Sometimes, in life and in sports, we have to turn a very thick page.

Those Montreal Expos: It Was Fun While It Lasted

I miss the Expos.


I miss Warren Cromartie and Tim Raines and Tim Wallach and Steve Rogers.


During the 198o’s, I almost followed every pitch. The Expos were one of baseball’s best teams, and for a nice stretch during these times, they were always in the thick of it come September.


I listened to Dave Van Horne and Duke Snider on my truck radio as I drove here and there out of Ottawa. And I watched as Rick Monday’s home run spoiled the Expos chances of advancing to the World Series that September of 1981 which became known as Blue Monday. 


There was Andre Dawson, Ellis Valentine, Chris Speier, Scott Sanderson. And of course a great catcher and a man who loved the limelight, Gary Carter.


I miss Rodney Scott, Larry Parrish, Dick Williams, Woody Fryman, Bill (Spaceman) Lee.


But the Expos are now the Washington Nationals, and I pay absolutely no attention to them at all. The Expos are gone. End of story.
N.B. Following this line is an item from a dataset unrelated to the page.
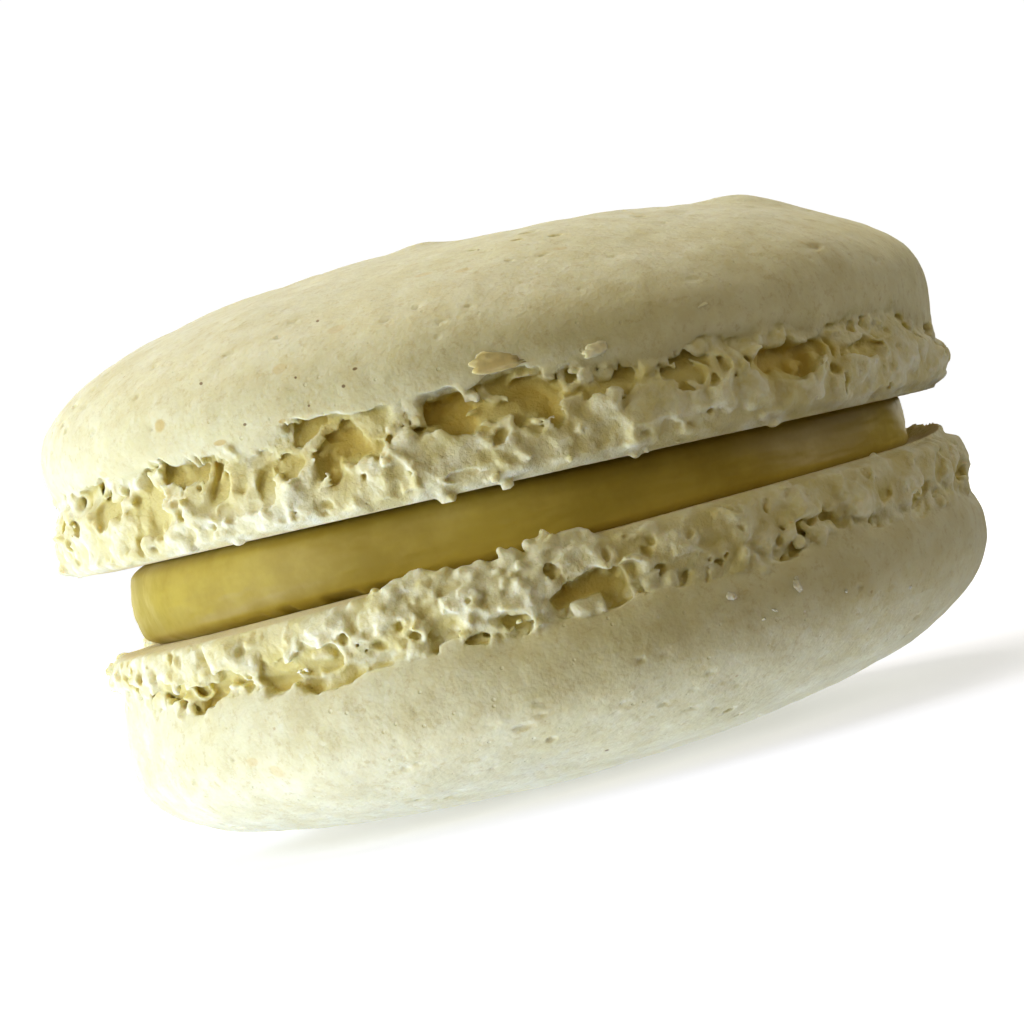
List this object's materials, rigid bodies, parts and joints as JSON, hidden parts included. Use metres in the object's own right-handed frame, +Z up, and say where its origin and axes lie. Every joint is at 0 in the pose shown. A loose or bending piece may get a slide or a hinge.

And or me, the real reason the Expos aren’t in Montreal anymore is because the Big O was a ghastly place, a giant orange cave that echoed and swallowed you up. The seats were set in on a gradual slope, so even though you might be only 20 rows up, it seemed like you were a mile away.

The track that was used in the 1976 Summer Olympics in Montreal surrounded the playing field, so it created not only a lousy un-baseball-like atmosphere, but also made it that many more feet from the stands, even, I think, from the dugouts.

So no one went. Most games were far from sellouts because the atmosphere wasn’t worth the hassle of driving there and parking. Attendance was dismal in Montreal, and Expos owners lobbied the city to build a nice baseball stadium downtown, (Olympic Stadium was way out in the east end), but were denied, and the next thing you know, they were gone.


I suppose Montreal will never see another major league team because usually, once you lose it, your chances are gone.


But we had them for awhile, and they sure were good.